Bien plus que la dimension financière du soutien américain, la question est de savoir si le message peut être transmis que l'Occident défendra l'Ukraine à tout prix. Le soutien américain est impopulaire auprès du public, et les sondages montrent qu'il y a déjà une perception que trop d'aide a été fournie. Il est clair que l'opposition à l'aide à l'Ukraine n'émane pas seulement des représentants trumpistes. Elle est également alimentée par le profond scepticisme du public américain à l'égard du leadership mondial et par son manque de conviction quant à la rentabilité de l'investissement en Ukraine. Le retrait de l'aide américaine renforcerait l'image de l'Ukraine comme un État condamné et donc la nécessité d'un accord de paix. Même si l'Europe maintient la dimension financière du soutien américain, la perte de la capacité de soutien stratégique, militaire et de renseignement de Washington constituerait un handicap majeur pour l'Ukraine.
L'affaiblissement du soutien américain à l'Ukraine sur une courte période d'un an ou deux signifiera que le calcul du dirigeant russe Poutine se réalisera. L'un des facteurs les plus importants pour garantir l'adoption du programme d'aide par le Congrès américain sera de priver Poutine de cette victoire. La défaite stratégique de la Russie en Ukraine est également cruciale pour la lutte contre la Chine. Nous savons que les politiciens de l'aile sénatoriale du Congrès ont adopté le programme d'aide en tenant compte de ces préoccupations. L'échec de l'adoption du paquet à la Chambre des représentants signifierait également la défaite de la politique étrangère américaine face à la politique intérieure.
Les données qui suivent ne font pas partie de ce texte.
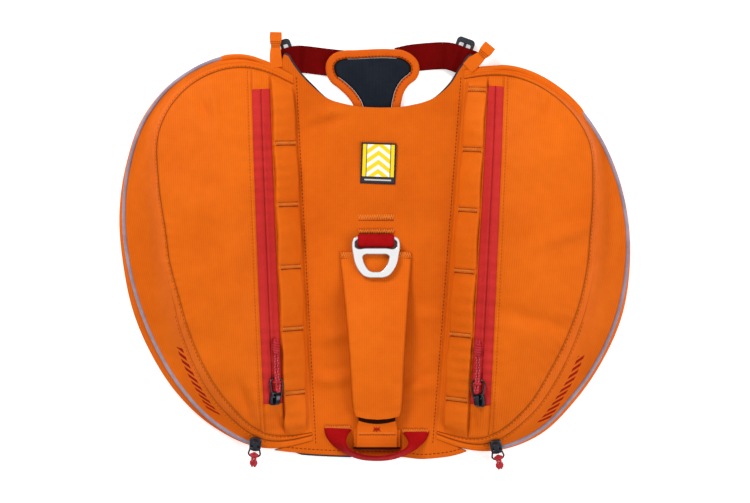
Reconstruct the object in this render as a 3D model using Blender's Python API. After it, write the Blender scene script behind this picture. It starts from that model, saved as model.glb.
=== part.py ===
"""A small dog's saddle pack, laid flat: two filled saddlebags on a padded centre panel.

The neck end points to +Y, the tail end to -Y, and the outside of the pack to +Z. Sizes are in
millimetres in this file and become metres when a mesh is made. Each bag is worked out in its own
plan, u outwards from the seam that joins it to the centre panel and v forwards along that seam.
"""

import math

import bpy
import numpy as np
from mathutils import Matrix, Vector
from mathutils.geometry import delaunay_2d_cdt

MM = 0.001

# Cloth and the gaps that keep neighbours apart
CLOTH = 1.4
WEBBING = 1.4
SEAM = 0.15
GAP = 0.3

# The stack of layers at the middle of the pack
LINING_TOP = 5.8
PANEL_TOP = 7.7
BACK_WALL = 3.0

# How a bag swells
RISE_WIDTH = 62.0
PEAK = 47.0
DOME_POWER = 3.0
PIPING_RADIUS = 1.6
PIPING_LOW = 8.0
PIPING_SWELL = 3.0
GUSSET_HOLLOW = 1.5
LEAN_STEP = 3.0

# How the panels are divided into rows and columns
FACE_ROWS = 23
STRIP_COLUMNS = 3
ZIP_COLUMNS = 2
GARAGE_ROWS = 3
END_ANGLE = 0.3
EDGE_STEP = 0.2
WEB_LIFT = 1.9
LOOP_SWELL = 1.3
TAPE_DEPTH = 0.35
TAPE_THICK = 1.2
MOUTH_LIFTS = (1.5, 1.3, 0.5)

# The shoulders ride over the sliders of the chest strap
SHOULDER_LIFT = 5.7
SHOULDER_FULL = 15.0
SHOULDER_FADE = 28.0
TOP_SHARE = 0.4
LEFT_SLIDER = (-63.4, 135.2)
RIGHT_SLIDER = (60.8, 136.8)
LEFT_SLIDER_TURN = 17.0
RIGHT_SLIDER_TURN = -20.0

ORANGE = ((0.80, 0.18, 0.01), 0.62, 0.0)
RED = ((0.55, 0.02, 0.03), 0.62, 0.0)
DARK_RED = ((0.23, 0.0, 0.0), 0.7, 0.0)
SLATE = ((0.02, 0.03, 0.045), 0.8, 0.0)
BLACK = ((0.01, 0.012, 0.016), 0.3, 0.0)
SILVER = ((0.75, 0.76, 0.79), 0.28, 1.0)
REFLECTIVE = ((0.45, 0.44, 0.52), 0.4, 0.2)
YELLOW = ((0.85, 0.68, 0.02), 0.6, 0.0)

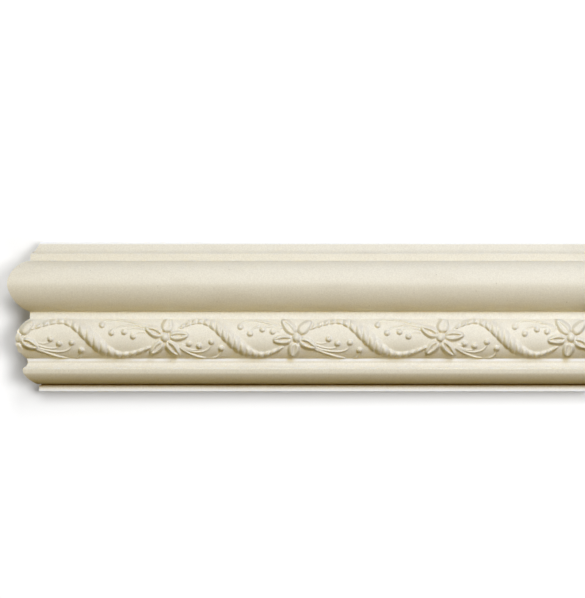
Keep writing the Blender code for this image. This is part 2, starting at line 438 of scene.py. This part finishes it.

Cela aurait de graves conséquences pour la guerre en Ukraine et la lutte pour le pouvoir à l'échelle mondiale. L'une de ces conséquences pourrait être une augmentation de la pression en faveur d'une "solution diplomatique" pour l'Ukraine dans un premier temps, et la Türkiye pourrait se réengager en tant que médiateur à ce stade. Toutefois, comme auparavant, l'insistance de Poutine à préserver ses gains actuels pourrait déclencher un processus diplomatique long et impossible à résoudre, car il exigera de l'Ukraine qu'elle fasse des compromis sur son objectif de pleine souveraineté.